Second, replace the current HSPA with an assessment that tests across the curriculum rather than the current test, which only assesses math and language arts.
Third, completely gut and rewrite the core curriculum content standards to reflect what students MUST know to become independent, healthy, and empowered citizens that understand and can function in our democratic, free market system.
Fourth, give teachers the academic freedom and latitude to design their own unique curriculum/products.
And fifth, incentivize the system of teacher remuneration with either performance pay or performance tiers, replacing a system built around years of service with one that rewards exemplary work.
Currently our State treats suburban and inner city schools the same when it comes to indicators of success and failure, in spite of the fact that the huge gulf in performance between these type of schools renders the use of "one size fits all" metrics a harmful joke.
The needs of urban schools are different, the immediate goals of the schools are different, and so the policies that guide theses schools should also be different.
Our inner city schools should be seen as fertile grounds for dramatic reform and laboratories for innovation and risk taking.
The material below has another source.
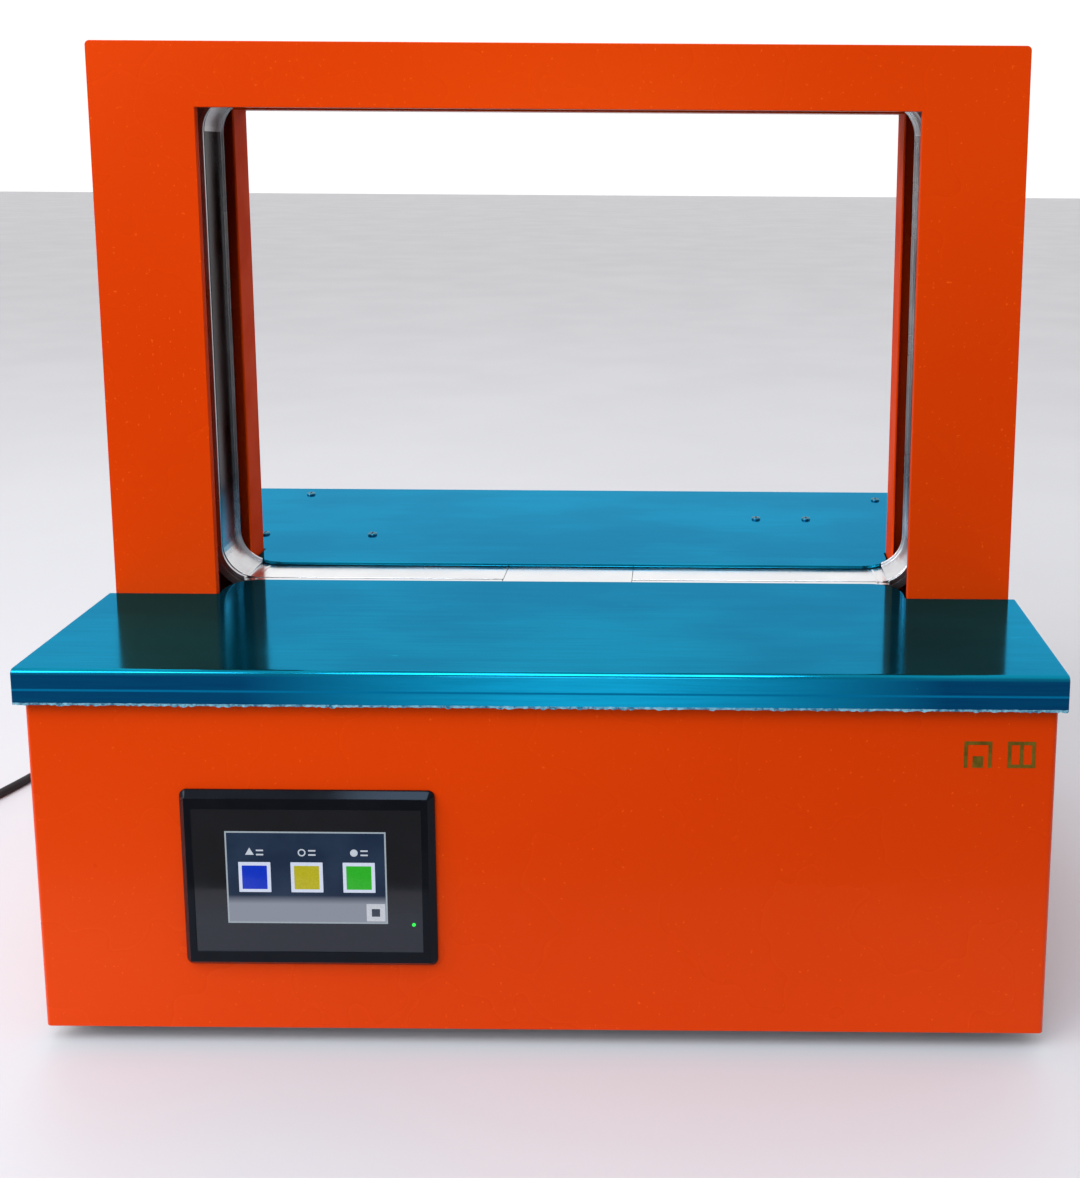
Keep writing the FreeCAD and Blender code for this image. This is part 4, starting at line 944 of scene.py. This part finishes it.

I humbly suggest pursuing the course I have laid out above. Given the current state of education in our inner cities, there is much to gain and little risk that things can get worse than they are now.
With this latest initiative, the Christie Administration has shown itself receptive to bold new ideas. I certainly didn't expect to be saying this when he took office, but the Governor has proven to be a champion for public education.
Much more needs to be done by our State. Our limited resources need to be channeled to where they will do the most good, new partnerships with stakeholders need to be undertaken, and ineffective mandates and initiatives coming from Trenton must be ended. Though it may seem counter intuitive, what is needed in our urban schools is less, not more, government oversight and intrusion into learning. Let local educators design "student friendly" high schools that young adults want to attend and we'll be on our way to real improvement in student performance.